Turkey: Government reveals ambitious economic plan, while geopolitical tensions return to center stage

On 30 September, the government published a new economic program for 2020-2022 with ambitious growth targets, amid escalating geopolitical tensions. Although in late October geopolitical tensions eased somewhat, doubts remain over Turkey’s economic outlook and the government’s high growth aspirations.

The program includes an ambitious growth target of 5.0% for the period. Muhammet Mercan, chief economist at ING Turkey, highlighted that the projections are rather optimistic “given the high levels of corporate sector indebtedness and ongoing deleveraging as well as a challenging global backdrop with increasing uncertainty.” Maya Senussi, senior economist at Oxford Economics, commented that “if anything, in the quest to achieve the ambitious growth rate, there is a meaningful risk that monetary policy is relaxed far too aggressively (influenced by President Erdogan’s unwavering demand for lower interest rates), reinforcing downside risk to sentiment.”

Private consumption and investment will be the key drivers of economic growth, according to the program. However, the program is largely void of concrete plans and policy, and expects that the optimistic 5% growth target will be mostly met due to stronger domestic demand and more stable economic conditions. Moreover, the program envisages a moderate current account deficit for 2020–2022, which seems unlikely as a strong recovery in domestic demand would likely buttress imports.

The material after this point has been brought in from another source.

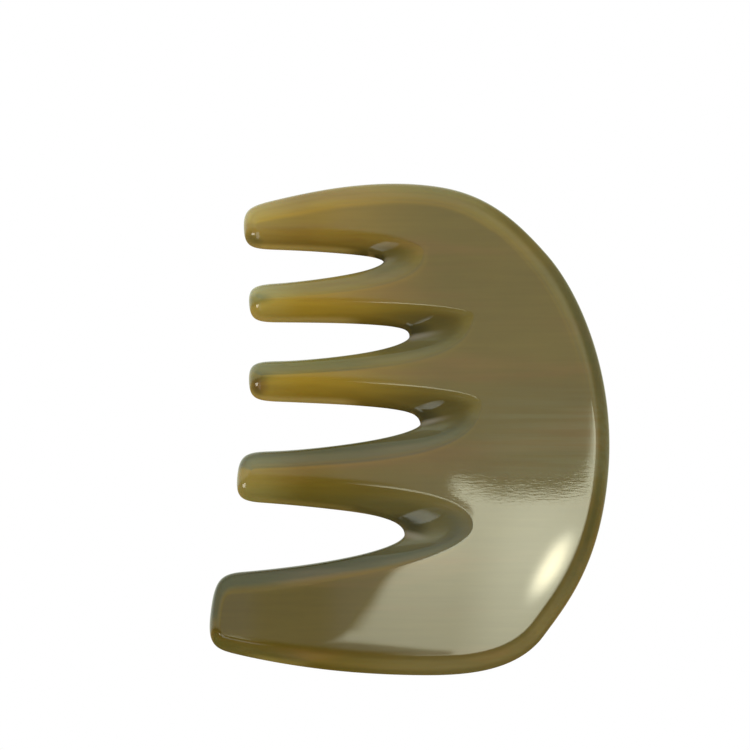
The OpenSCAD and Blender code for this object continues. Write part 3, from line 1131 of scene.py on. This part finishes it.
class MakeComb(bpy.types.Operator):
    """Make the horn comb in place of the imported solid"""

    bl_idname = "massage_comb.make_comb"
    bl_label = "Make the comb"

    def execute(self, context):
        points, faces, marks = comb_surface(context.scene.comb_shape)
        comb = new_mesh_object("horn_comb", points, faces, True)
        flank = comb.data.attributes.new("flank", "FLOAT_VECTOR", "POINT")
        flank.data.foreach_set("vector", marks.ravel())
        comb.data.materials.append(horn_material(context.scene.horn_finish))
        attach(comb, "root")
        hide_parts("comb")
        return {"FINISHED"}


class MakeStage(bpy.types.Operator):
    """Make the floor, the lights and the camera"""

    bl_idname = "massage_comb.make_stage"
    bl_label = "Make the stage"

    def execute(self, context):
        scene = context.scene
        studio = scene.studio_light
        camera = make_camera()
        make_world(studio)
        make_floor()
        make_softbox(studio, camera.location, scene.comb_shape.thickness)
        make_panel("side_panel", SIDE_PANEL, SIDE_FULL, studio.side_colour, studio.side_strength)
        make_panel("tip_lamp", TIP_LAMP, LAMP_FULL, studio.glint_colour, studio.glint_strength)
        scene.view_settings.view_transform = "Standard"
        scene.view_settings.look = "None"
        return {"FINISHED"}


class CombPanel(bpy.types.Panel):
    """Sizes, finish and studio of the comb"""

    bl_idname = "VIEW3D_PT_massage_comb"
    bl_label = "Scalp massage comb"
    bl_space_type = "VIEW_3D"
    bl_region_type = "UI"
    bl_category = "Comb"

    def draw(self, context):
        scene = context.scene
        for group in (scene.comb_shape, scene.horn_finish, scene.studio_light):
            box = self.layout.box()
            for name in group.__annotations__:
                box.prop(group, name)
        self.layout.operator(MakeComb.bl_idname)
        self.layout.operator(MakeStage.bl_idname)


CLASSES = (CombShape, HornFinish, StudioLight, MakeComb, MakeStage, CombPanel)


def register():
    for cls in CLASSES:
        bpy.utils.register_class(cls)
    bpy.types.Scene.comb_shape = PointerProperty(type=CombShape)
    bpy.types.Scene.horn_finish = PointerProperty(type=HornFinish)
    bpy.types.Scene.studio_light = PointerProperty(type=StudioLight)


def unregister():
    del bpy.types.Scene.studio_light
    del bpy.types.Scene.horn_finish
    del bpy.types.Scene.comb_shape
    for cls in reversed(CLASSES):
        bpy.utils.unregister_class(cls)


def main():
    register()
    bpy.ops.massage_comb.make_comb()
    bpy.ops.massage_comb.make_stage()
    boxes = {"cad": cad_box, "visual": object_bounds()}
    lists = {name: [list(corner) for corner in box] for name, box in boxes.items()}


if __name__ == "__main__":
    main()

Against this backdrop, the research team at Goldman Sachs noted that “growth will come at the expense of wider imbalances, [which] increases the risk of further TRY volatility” due to the need to attract large sums of foreign capital and keep fiscal policy loose; this is a move away from the 2019-2021 program that tried to keep the fiscal deficit in check.

Given that growth will likely be driven by credit and increased external funding, the government’s inflation targets appear optimistic, and are far lower than FocusEconomics panelists’ projections. A return to single-digit inflation by the end of next year is targeted through some policy adjustment to public wages and administered prices. However, Muhammet Mercan pointed out that “given still elevated forward-looking inflation expectations, sticky service prices and vulnerability to exchange rate movements, the risks are tilted to the upside, as bringing inflation down to target looks challenging.” Goldman Sachs analysts highlighted wage growth as a further upside risk.

Adding to an already strained economic situation, the recent U.S. decision to impose economic sanctions against Turkey and halt negotiations on a trade deal between the two countries heightened volatility in the financial and exchange rate markets. U.S. President Trump authorized punitive measures against Turkey on 14 October following the incursion of the Turkish army in northern Syria. While a ceasefire has since been agreed upon, and Trump proclaimed he would lift all sanctions if the deal is upheld, geopolitical risks remain high and threaten Turkey’s growth perspectives. In short, as summarized by Nomura’s research team, this episode “once again bring[s] to the fore the geopolitical risks that so severely undermined the lira during summer 2018.”